WHAT IS NEEDED: The data must be returned in full and exactly as given.
....
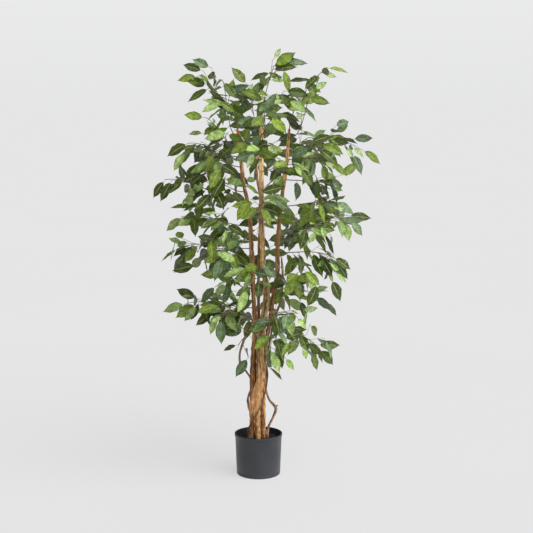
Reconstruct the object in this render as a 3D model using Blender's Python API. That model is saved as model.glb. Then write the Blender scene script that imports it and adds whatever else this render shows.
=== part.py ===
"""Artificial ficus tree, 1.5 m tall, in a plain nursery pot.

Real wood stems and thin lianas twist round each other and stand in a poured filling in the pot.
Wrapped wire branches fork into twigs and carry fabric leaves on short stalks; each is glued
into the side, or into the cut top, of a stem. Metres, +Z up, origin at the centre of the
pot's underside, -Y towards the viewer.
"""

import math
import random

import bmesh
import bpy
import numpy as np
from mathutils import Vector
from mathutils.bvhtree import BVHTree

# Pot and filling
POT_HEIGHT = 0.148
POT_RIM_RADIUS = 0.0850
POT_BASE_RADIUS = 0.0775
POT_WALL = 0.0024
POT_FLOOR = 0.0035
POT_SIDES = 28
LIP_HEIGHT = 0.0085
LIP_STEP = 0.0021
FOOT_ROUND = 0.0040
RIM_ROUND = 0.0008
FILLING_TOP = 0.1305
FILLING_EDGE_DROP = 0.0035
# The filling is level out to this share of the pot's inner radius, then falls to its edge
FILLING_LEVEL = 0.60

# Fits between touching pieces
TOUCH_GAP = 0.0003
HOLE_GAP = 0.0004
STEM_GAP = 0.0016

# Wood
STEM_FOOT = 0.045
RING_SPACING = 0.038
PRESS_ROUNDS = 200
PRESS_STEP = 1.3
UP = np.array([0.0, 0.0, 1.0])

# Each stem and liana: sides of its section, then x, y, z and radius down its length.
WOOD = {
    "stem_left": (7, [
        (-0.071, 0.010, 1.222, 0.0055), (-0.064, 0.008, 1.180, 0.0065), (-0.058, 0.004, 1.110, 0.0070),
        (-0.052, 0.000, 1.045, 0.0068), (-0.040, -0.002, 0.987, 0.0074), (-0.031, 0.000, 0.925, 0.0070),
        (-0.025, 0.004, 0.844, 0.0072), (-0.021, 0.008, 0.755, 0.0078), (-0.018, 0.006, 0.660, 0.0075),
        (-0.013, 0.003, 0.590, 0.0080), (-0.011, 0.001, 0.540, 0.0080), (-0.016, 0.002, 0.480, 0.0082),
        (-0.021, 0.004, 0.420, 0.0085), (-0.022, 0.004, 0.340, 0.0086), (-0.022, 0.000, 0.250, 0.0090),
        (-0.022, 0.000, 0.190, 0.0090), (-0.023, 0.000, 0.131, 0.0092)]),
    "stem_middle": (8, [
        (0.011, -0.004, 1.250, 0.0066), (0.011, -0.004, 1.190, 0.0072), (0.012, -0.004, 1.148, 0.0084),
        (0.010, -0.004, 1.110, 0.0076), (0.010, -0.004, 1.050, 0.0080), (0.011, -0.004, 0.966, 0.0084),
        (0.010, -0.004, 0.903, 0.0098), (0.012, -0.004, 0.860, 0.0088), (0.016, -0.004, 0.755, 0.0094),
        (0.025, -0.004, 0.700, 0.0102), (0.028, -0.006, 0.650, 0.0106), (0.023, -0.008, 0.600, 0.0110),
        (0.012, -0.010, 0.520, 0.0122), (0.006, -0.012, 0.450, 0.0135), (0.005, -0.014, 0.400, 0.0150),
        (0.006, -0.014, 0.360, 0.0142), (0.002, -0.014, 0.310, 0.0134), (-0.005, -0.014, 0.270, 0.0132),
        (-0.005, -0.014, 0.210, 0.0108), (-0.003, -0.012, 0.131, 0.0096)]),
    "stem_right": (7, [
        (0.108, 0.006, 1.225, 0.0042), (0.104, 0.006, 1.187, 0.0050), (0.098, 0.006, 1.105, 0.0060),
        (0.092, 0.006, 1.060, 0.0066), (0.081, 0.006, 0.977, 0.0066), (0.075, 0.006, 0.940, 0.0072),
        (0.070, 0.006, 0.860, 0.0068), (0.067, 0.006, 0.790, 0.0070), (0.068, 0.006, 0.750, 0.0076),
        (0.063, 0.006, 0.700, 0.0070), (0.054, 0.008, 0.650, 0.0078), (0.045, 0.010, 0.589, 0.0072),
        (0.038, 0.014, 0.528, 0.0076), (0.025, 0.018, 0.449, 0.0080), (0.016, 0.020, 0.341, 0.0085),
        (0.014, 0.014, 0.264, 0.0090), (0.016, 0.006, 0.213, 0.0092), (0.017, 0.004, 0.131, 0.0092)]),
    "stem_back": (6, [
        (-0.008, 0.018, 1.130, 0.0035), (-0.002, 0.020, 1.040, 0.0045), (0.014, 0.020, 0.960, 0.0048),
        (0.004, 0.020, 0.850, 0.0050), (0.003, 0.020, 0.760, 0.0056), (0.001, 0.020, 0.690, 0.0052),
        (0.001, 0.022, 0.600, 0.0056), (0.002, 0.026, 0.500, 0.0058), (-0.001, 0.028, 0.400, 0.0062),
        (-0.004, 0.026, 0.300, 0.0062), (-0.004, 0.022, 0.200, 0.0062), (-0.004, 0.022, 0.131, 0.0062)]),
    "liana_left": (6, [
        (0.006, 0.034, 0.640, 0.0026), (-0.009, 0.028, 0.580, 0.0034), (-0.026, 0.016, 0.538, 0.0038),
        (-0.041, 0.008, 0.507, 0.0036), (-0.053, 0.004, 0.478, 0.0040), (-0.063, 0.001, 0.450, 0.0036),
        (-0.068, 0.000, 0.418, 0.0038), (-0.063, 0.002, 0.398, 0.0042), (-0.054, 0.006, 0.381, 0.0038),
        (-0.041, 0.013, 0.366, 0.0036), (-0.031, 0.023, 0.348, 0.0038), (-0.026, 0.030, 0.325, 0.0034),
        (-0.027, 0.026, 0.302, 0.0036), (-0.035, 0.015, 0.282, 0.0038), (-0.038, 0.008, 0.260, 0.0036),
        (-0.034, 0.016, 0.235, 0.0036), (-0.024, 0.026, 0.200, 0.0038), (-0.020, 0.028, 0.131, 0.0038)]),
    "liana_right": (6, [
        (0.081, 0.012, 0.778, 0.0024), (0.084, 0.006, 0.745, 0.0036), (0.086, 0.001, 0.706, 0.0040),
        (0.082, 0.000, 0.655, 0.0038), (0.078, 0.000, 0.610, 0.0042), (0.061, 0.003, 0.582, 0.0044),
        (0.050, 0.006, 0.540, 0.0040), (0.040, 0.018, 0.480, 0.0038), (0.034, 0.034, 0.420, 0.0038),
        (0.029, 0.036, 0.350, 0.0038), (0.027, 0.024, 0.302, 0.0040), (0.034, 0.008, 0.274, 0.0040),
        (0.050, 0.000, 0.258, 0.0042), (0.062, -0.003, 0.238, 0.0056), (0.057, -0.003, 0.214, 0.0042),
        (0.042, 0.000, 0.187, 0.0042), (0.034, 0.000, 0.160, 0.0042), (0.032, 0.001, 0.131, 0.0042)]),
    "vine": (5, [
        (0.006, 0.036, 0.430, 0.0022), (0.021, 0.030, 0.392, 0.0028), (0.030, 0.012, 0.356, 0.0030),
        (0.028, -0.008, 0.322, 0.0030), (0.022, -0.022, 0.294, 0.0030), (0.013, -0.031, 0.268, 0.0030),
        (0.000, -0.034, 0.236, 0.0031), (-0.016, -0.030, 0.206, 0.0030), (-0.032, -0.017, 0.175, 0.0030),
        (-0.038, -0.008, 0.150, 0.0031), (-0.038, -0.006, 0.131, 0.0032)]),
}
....
RESPONSE TO THIS EXERCISE:
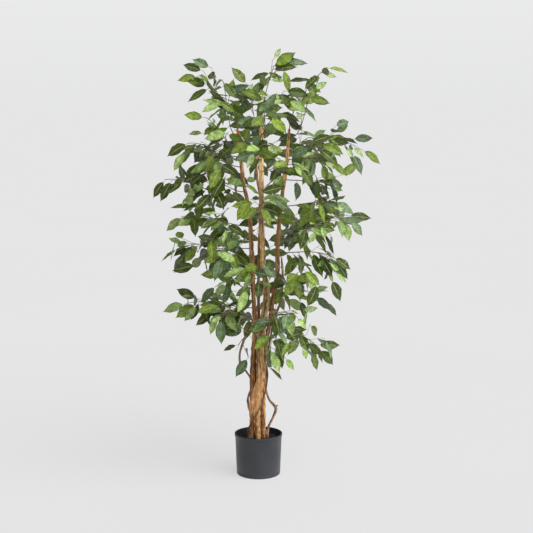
Reconstruct the object in this render as a 3D model using Blender's Python API. That model is saved as model.glb. Then write the Blender scene script that imports it and adds whatever else this render shows.
=== part.py ===
"""Artificial ficus tree, 1.5 m tall, in a plain nursery pot.

Real wood stems and thin lianas twist round each other and stand in a poured filling in the pot.
Wrapped wire branches fork into twigs and carry fabric leaves on short stalks; each is glued
into the side, or into the cut top, of a stem. Metres, +Z up, origin at the centre of the
pot's underside, -Y towards the viewer.
"""

import math
import random

import bmesh
import bpy
import numpy as np
from mathutils import Vector
from mathutils.bvhtree import BVHTree

# Pot and filling
POT_HEIGHT = 0.148
POT_RIM_RADIUS = 0.0850
POT_BASE_RADIUS = 0.0775
POT_WALL = 0.0024
POT_FLOOR = 0.0035
POT_SIDES = 28
LIP_HEIGHT = 0.0085
LIP_STEP = 0.0021
FOOT_ROUND = 0.0040
RIM_ROUND = 0.0008
FILLING_TOP = 0.1305
FILLING_EDGE_DROP = 0.0035
# The filling is level out to this share of the pot's inner radius, then falls to its edge
FILLING_LEVEL = 0.60

# Fits between touching pieces
TOUCH_GAP = 0.0003
HOLE_GAP = 0.0004
STEM_GAP = 0.0016

# Wood
STEM_FOOT = 0.045
RING_SPACING = 0.038
PRESS_ROUNDS = 200
PRESS_STEP = 1.3
UP = np.array([0.0, 0.0, 1.0])

# Each stem and liana: sides of its section, then x, y, z and radius down its length.
WOOD = {
    "stem_left": (7, [
        (-0.071, 0.010, 1.222, 0.0055), (-0.064, 0.008, 1.180, 0.0065), (-0.058, 0.004, 1.110, 0.0070),
        (-0.052, 0.000, 1.045, 0.0068), (-0.040, -0.002, 0.987, 0.0074), (-0.031, 0.000, 0.925, 0.0070),
        (-0.025, 0.004, 0.844, 0.0072), (-0.021, 0.008, 0.755, 0.0078), (-0.018, 0.006, 0.660, 0.0075),
        (-0.013, 0.003, 0.590, 0.0080), (-0.011, 0.001, 0.540, 0.0080), (-0.016, 0.002, 0.480, 0.0082),
        (-0.021, 0.004, 0.420, 0.0085), (-0.022, 0.004, 0.340, 0.0086), (-0.022, 0.000, 0.250, 0.0090),
        (-0.022, 0.000, 0.190, 0.0090), (-0.023, 0.000, 0.131, 0.0092)]),
    "stem_middle": (8, [
        (0.011, -0.004, 1.250, 0.0066), (0.011, -0.004, 1.190, 0.0072), (0.012, -0.004, 1.148, 0.0084),
        (0.010, -0.004, 1.110, 0.0076), (0.010, -0.004, 1.050, 0.0080), (0.011, -0.004, 0.966, 0.0084),
        (0.010, -0.004, 0.903, 0.0098), (0.012, -0.004, 0.860, 0.0088), (0.016, -0.004, 0.755, 0.0094),
        (0.025, -0.004, 0.700, 0.0102), (0.028, -0.006, 0.650, 0.0106), (0.023, -0.008, 0.600, 0.0110),
        (0.012, -0.010, 0.520, 0.0122), (0.006, -0.012, 0.450, 0.0135), (0.005, -0.014, 0.400, 0.0150),
        (0.006, -0.014, 0.360, 0.0142), (0.002, -0.014, 0.310, 0.0134), (-0.005, -0.014, 0.270, 0.0132),
        (-0.005, -0.014, 0.210, 0.0108), (-0.003, -0.012, 0.131, 0.0096)]),
    "stem_right": (7, [
        (0.108, 0.006, 1.225, 0.0042), (0.104, 0.006, 1.187, 0.0050), (0.098, 0.006, 1.105, 0.0060),
        (0.092, 0.006, 1.060, 0.0066), (0.081, 0.006, 0.977, 0.0066), (0.075, 0.006, 0.940, 0.0072),
        (0.070, 0.006, 0.860, 0.0068), (0.067, 0.006, 0.790, 0.0070), (0.068, 0.006, 0.750, 0.0076),
        (0.063, 0.006, 0.700, 0.0070), (0.054, 0.008, 0.650, 0.0078), (0.045, 0.010, 0.589, 0.0072),
        (0.038, 0.014, 0.528, 0.0076), (0.025, 0.018, 0.449, 0.0080), (0.016, 0.020, 0.341, 0.0085),
        (0.014, 0.014, 0.264, 0.0090), (0.016, 0.006, 0.213, 0.0092), (0.017, 0.004, 0.131, 0.0092)]),
    "stem_back": (6, [
        (-0.008, 0.018, 1.130, 0.0035), (-0.002, 0.020, 1.040, 0.0045), (0.014, 0.020, 0.960, 0.0048),
        (0.004, 0.020, 0.850, 0.0050), (0.003, 0.020, 0.760, 0.0056), (0.001, 0.020, 0.690, 0.0052),
        (0.001, 0.022, 0.600, 0.0056), (0.002, 0.026, 0.500, 0.0058), (-0.001, 0.028, 0.400, 0.0062),
        (-0.004, 0.026, 0.300, 0.0062), (-0.004, 0.022, 0.200, 0.0062), (-0.004, 0.022, 0.131, 0.0062)]),
    "liana_left": (6, [
        (0.006, 0.034, 0.640, 0.0026), (-0.009, 0.028, 0.580, 0.0034), (-0.026, 0.016, 0.538, 0.0038),
        (-0.041, 0.008, 0.507, 0.0036), (-0.053, 0.004, 0.478, 0.0040), (-0.063, 0.001, 0.450, 0.0036),
        (-0.068, 0.000, 0.418, 0.0038), (-0.063, 0.002, 0.398, 0.0042), (-0.054, 0.006, 0.381, 0.0038),
        (-0.041, 0.013, 0.366, 0.0036), (-0.031, 0.023, 0.348, 0.0038), (-0.026, 0.030, 0.325, 0.0034),
        (-0.027, 0.026, 0.302, 0.0036), (-0.035, 0.015, 0.282, 0.0038), (-0.038, 0.008, 0.260, 0.0036),
        (-0.034, 0.016, 0.235, 0.0036), (-0.024, 0.026, 0.200, 0.0038), (-0.020, 0.028, 0.131, 0.0038)]),
    "liana_right": (6, [
        (0.081, 0.012, 0.778, 0.0024), (0.084, 0.006, 0.745, 0.0036), (0.086, 0.001, 0.706, 0.0040),
        (0.082, 0.000, 0.655, 0.0038), (0.078, 0.000, 0.610, 0.0042), (0.061, 0.003, 0.582, 0.0044),
        (0.050, 0.006, 0.540, 0.0040), (0.040, 0.018, 0.480, 0.0038), (0.034, 0.034, 0.420, 0.0038),
        (0.029, 0.036, 0.350, 0.0038), (0.027, 0.024, 0.302, 0.0040), (0.034, 0.008, 0.274, 0.0040),
        (0.050, 0.000, 0.258, 0.0042), (0.062, -0.003, 0.238, 0.0056), (0.057, -0.003, 0.214, 0.0042),
        (0.042, 0.000, 0.187, 0.0042), (0.034, 0.000, 0.160, 0.0042), (0.032, 0.001, 0.131, 0.0042)]),
    "vine": (5, [
        (0.006, 0.036, 0.430, 0.0022), (0.021, 0.030, 0.392, 0.0028), (0.030, 0.012, 0.356, 0.0030),
        (0.028, -0.008, 0.322, 0.0030), (0.022, -0.022, 0.294, 0.0030), (0.013, -0.031, 0.268, 0.0030),
        (0.000, -0.034, 0.236, 0.0031), (-0.016, -0.030, 0.206, 0.0030), (-0.032, -0.017, 0.175, 0.0030),
        (-0.038, -0.008, 0.150, 0.0031), (-0.038, -0.006, 0.131, 0.0032)]),
}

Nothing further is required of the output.